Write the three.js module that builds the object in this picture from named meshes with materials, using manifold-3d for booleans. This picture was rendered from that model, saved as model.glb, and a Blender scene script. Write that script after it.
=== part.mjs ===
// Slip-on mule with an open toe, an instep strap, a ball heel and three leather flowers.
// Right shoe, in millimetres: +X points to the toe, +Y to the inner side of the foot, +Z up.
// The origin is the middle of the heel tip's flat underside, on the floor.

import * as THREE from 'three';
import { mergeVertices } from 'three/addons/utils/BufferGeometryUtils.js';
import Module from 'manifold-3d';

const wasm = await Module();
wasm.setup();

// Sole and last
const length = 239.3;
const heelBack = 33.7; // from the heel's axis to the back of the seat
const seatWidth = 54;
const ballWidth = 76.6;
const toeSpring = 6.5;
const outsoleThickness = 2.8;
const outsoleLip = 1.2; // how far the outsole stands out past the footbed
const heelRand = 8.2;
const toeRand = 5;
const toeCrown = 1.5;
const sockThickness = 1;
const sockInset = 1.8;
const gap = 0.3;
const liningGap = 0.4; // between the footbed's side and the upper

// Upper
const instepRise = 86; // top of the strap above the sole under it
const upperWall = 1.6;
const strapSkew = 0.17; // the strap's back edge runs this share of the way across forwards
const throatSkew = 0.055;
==
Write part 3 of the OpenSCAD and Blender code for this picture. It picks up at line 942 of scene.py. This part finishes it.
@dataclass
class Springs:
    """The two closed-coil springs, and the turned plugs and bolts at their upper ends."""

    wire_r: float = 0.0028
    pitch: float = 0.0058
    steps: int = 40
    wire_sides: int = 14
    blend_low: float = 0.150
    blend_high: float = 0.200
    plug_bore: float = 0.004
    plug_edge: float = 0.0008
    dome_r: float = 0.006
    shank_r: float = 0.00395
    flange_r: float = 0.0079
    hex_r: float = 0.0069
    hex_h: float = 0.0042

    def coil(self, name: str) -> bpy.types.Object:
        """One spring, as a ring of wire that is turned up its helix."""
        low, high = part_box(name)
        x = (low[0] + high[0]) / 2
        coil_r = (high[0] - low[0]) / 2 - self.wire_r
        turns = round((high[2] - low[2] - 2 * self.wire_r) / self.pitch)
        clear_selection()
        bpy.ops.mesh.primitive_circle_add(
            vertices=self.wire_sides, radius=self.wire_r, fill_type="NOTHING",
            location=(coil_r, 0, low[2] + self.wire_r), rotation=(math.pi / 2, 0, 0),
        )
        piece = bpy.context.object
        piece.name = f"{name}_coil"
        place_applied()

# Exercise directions
Copy out precisely the lines that begin at the line containing "Write part 3" and end at the line containing "hex_h: float = 0.0042", including both; write nothing else.

# Task result
Write part 3 of the OpenSCAD and Blender code for this picture. It picks up at line 942 of scene.py. This part finishes it.
@dataclass
class Springs:
    """The two closed-coil springs, and the turned plugs and bolts at their upper ends."""

    wire_r: float = 0.0028
    pitch: float = 0.0058
    steps: int = 40
    wire_sides: int = 14
    blend_low: float = 0.150
    blend_high: float = 0.200
    plug_bore: float = 0.004
    plug_edge: float = 0.0008
    dome_r: float = 0.006
    shank_r: float = 0.00395
    flange_r: float = 0.0079
    hex_r: float = 0.0069
    hex_h: float = 0.0042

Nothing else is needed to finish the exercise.